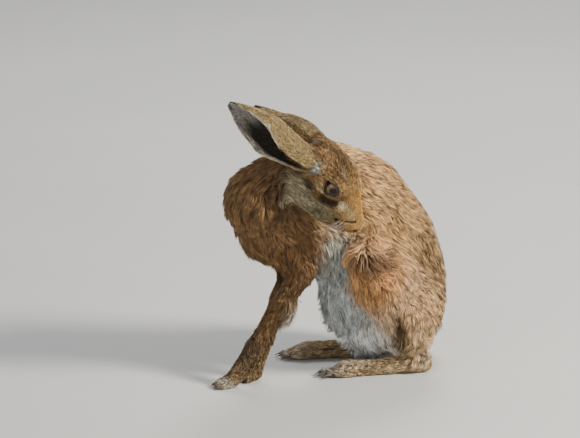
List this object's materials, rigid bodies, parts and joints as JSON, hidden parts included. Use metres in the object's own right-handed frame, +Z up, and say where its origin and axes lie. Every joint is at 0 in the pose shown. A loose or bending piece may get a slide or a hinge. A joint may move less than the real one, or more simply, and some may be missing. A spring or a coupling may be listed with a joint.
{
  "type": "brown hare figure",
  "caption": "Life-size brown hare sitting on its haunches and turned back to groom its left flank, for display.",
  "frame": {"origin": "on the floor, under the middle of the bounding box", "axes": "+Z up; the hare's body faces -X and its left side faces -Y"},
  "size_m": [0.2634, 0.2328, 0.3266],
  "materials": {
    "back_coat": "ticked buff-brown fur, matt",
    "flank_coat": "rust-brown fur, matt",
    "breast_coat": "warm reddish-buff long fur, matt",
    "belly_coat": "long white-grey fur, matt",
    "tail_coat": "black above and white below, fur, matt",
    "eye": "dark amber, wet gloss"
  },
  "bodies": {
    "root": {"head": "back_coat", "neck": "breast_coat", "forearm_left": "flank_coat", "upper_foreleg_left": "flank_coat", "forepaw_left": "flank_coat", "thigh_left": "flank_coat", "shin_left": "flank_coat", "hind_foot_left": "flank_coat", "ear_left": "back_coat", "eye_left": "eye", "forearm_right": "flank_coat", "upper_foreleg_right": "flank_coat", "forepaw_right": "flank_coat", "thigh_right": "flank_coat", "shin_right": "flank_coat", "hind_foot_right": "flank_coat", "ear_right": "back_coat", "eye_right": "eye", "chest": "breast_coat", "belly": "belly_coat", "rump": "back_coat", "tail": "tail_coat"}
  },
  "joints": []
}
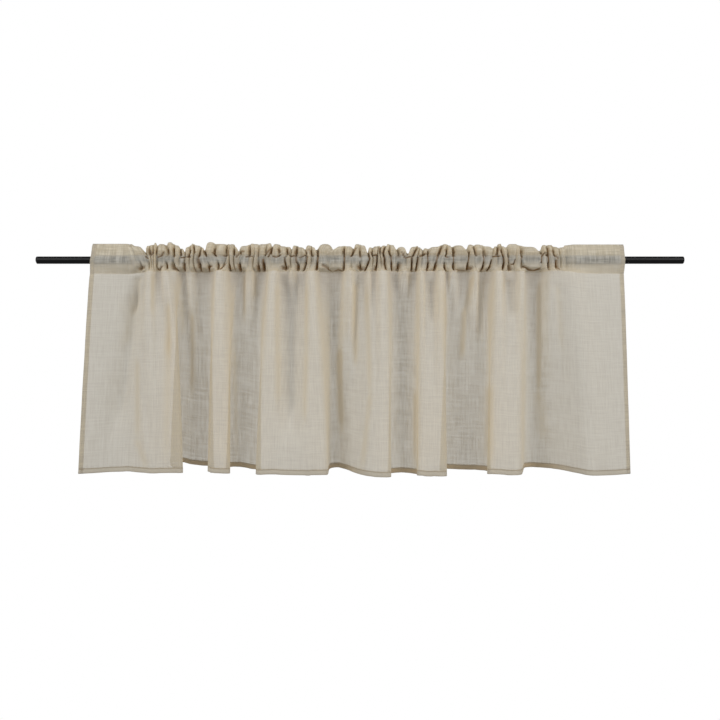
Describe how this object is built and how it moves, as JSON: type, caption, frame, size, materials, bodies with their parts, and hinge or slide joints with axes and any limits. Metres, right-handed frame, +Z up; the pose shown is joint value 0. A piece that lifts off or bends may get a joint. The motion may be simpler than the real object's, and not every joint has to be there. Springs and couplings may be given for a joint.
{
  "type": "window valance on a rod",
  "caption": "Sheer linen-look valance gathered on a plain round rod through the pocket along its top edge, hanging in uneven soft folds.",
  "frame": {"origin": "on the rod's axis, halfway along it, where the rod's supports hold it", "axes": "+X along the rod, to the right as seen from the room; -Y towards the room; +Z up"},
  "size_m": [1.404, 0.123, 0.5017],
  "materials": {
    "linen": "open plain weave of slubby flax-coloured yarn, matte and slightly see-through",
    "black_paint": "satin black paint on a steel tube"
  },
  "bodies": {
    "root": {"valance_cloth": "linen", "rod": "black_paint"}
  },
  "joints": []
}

◆ Given task:
Return every line holding the word "type" from the records.

◆ Exercise result:
  "type": "brown hare figure",
Describe how this object is built and how it moves, as JSON: type, caption, frame, size, materials, bodies with their parts, and hinge or slide joints with axes and any limits. Metres, right-handed frame, +Z up; the pose shown is joint value 0. A piece that lifts off or bends may get a joint. The motion may be simpler than the real object's, and not every joint has to be there. Springs and couplings may be given for a joint.
  "type": "window valance on a rod",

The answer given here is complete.